Mabel Wong: A five grand Harley, class and tradition mean more than money.

********************************************************************



"We tend to forget that happiness doesn't come as a result of getting something we don't have, but rather of recognizing what we do have."

FREDERICK KEONIG

*********************************************************************


A basic Harley-Davidson no matter what year, replete with all the class that has made the Harley motorcycle the spinal mainstay of the biker subculture for the past 80 years, is all the class that any biker could want.
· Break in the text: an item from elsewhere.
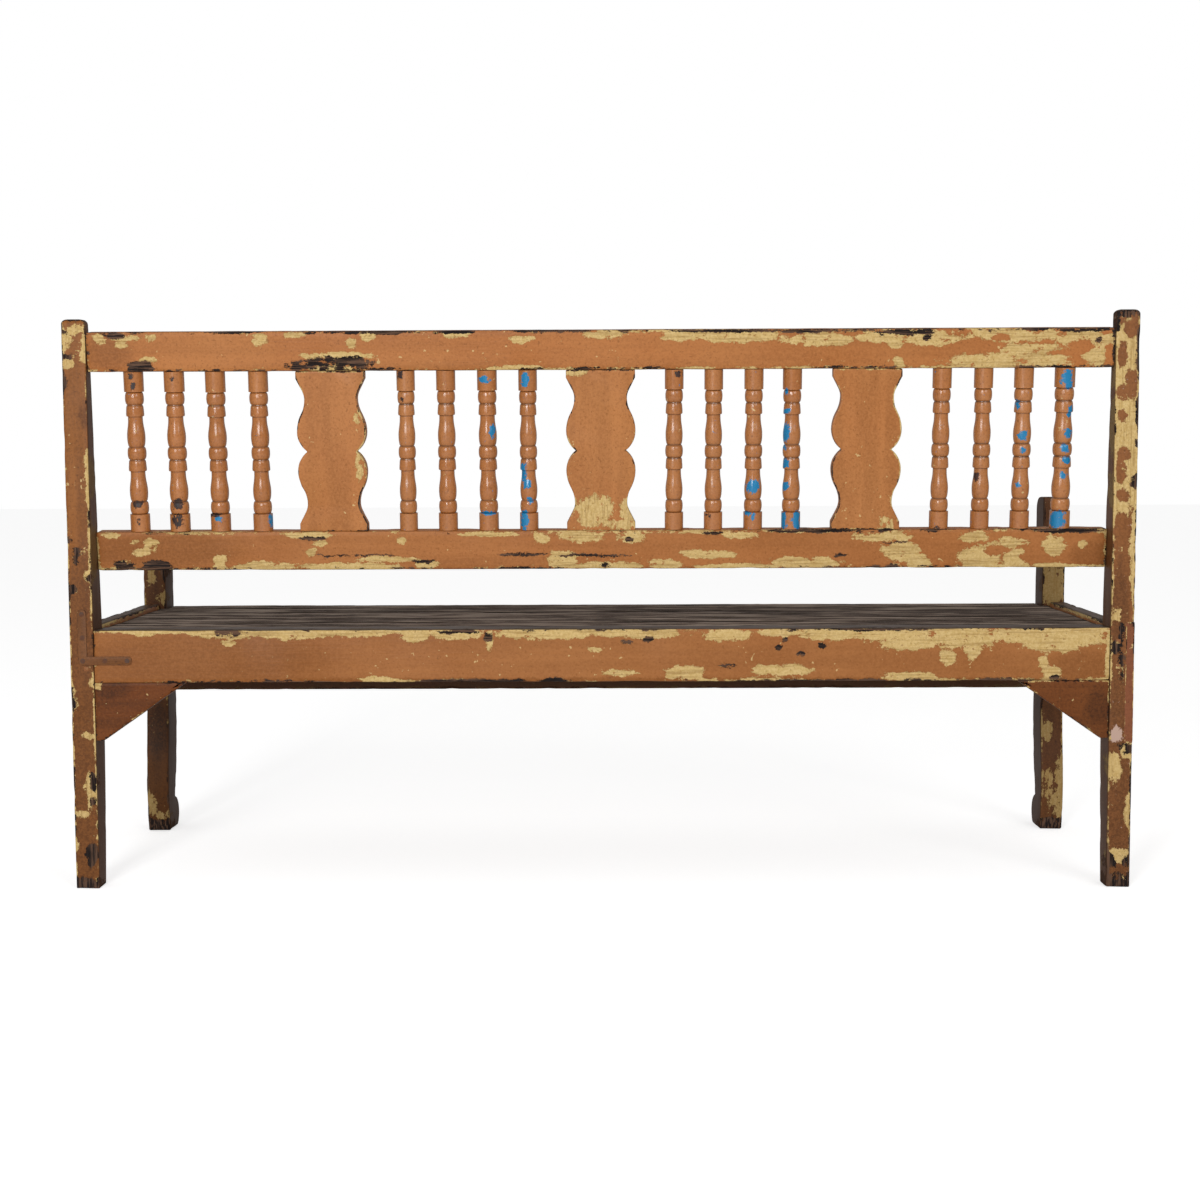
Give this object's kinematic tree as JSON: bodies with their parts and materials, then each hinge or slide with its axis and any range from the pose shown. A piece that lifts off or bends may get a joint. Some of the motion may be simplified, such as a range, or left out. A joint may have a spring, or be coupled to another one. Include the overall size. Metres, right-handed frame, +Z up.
{
  "type": "deacons bench",
  "caption": "Long wooden bench with a slatted seat and a raked back of turned spindles and wavy-edged flat splats, in worn painted wood.",
  "frame": {"origin": "middle of the bench's footprint, on the floor", "axes": "+X along the bench, to the right when seen from behind; +Y from the back towards the sitter's side; +Z up"},
  "size_m": [1.83, 0.5684, 0.992],
  "materials": {
    "paint_posts": "flaking terracotta paint over ochre, satin",
    "paint_rails": "flaking terracotta paint over ochre, satin",
    "paint_sides": "worn terracotta paint, satin",
    "paint_front_legs": "dark brown worn paint over ochre, dusty",
    "paint_brackets": "dark reddish-brown paint, satin",
    "paint_turnings": "gloss terracotta paint with blue and dark chips",
    "paint_splats": "gloss terracotta paint over ochre",
    "repair_wood": "stained bare wood, matt",
    "worn_seat_wood": "grey-brown weathered boards, matt",
    "raw_wood": "unpainted sawn wood, matt",
    "painted_iron": "painted over with the post, satin",
    "nail_iron": "rusted iron, matt"
  },
  "bodies": {
    "root": {"rear_leg_left": "paint_posts", "rear_leg_right": "paint_posts", "top_rail": "paint_rails", "lower_back_rail": "paint_rails", "rear_seat_rail": "paint_rails", "joint_pegs": "paint_rails", "side_seat_rail_left": "paint_sides", "side_seat_rail_right": "paint_sides", "front_seat_rail": "paint_sides", "front_leg_left": "paint_front_legs", "front_leg_right": "paint_front_legs", "bracket_left": "paint_brackets", "bracket_right": "paint_brackets", "spindle_01": "paint_turnings", "spindle_02": "paint_turnings", "spindle_03": "paint_turnings", "spindle_04": "paint_turnings", "spindle_05": "paint_turnings", "spindle_06": "paint_turnings", "spindle_07": "paint_turnings", "spindle_08": "paint_turnings", "spindle_09": "paint_turnings", "spindle_10": "paint_turnings", "spindle_11": "paint_turnings", "spindle_12": "paint_turnings", "spindle_13": "paint_turnings", "spindle_14": "paint_turnings", "spindle_15": "paint_turnings", "spindle_16": "paint_turnings", "splat_left": "paint_splats", "splat_centre": "paint_splats", "splat_right": "paint_splats", "leg_repair_splice": "repair_wood", "seat_slat_1": "worn_seat_wood", "seat_slat_2": "worn_seat_wood", "seat_slat_3": "worn_seat_wood", "seat_slat_4": "worn_seat_wood", "seat_slat_5": "worn_seat_wood", "slat_cleat_left": "raw_wood", "slat_cleat_right": "raw_wood", "cross_bearer_left": "raw_wood", "cross_bearer_centre": "raw_wood", "cross_bearer_right": "raw_wood", "corner_iron": "painted_iron", "bracket_nails": "nail_iron"}
  },
  "joints": []
}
Even a totally unchanged Harley that becomes more than four, five or six decades old, inherits a patina of class that is unattainable with the splashiest of paintjobs or the widest of rear tires covering one-off wheels. There is something special about an original Knuckle, Pan or Shovel for example, that the intervening years have conferred on 'em that makes knowledgeable bikers who see 'em take notice and give apprecation time to 'em. These old Harleys demand respect and attention, and they get their well-deserved stand-and-look time from true bikers. Biker Lites on their $100 grand Jesse James creations need not apply. They're too engrossed in peer-pressure driven status symbolism, to notice class when they see it. Harley-Davidson Class shows, man. That's the way it's always been. That's the way it will always be. In the meantime, Greedheads like Jesse James continue to cheat on their old ladies and cheat their well-heeled customers. Later.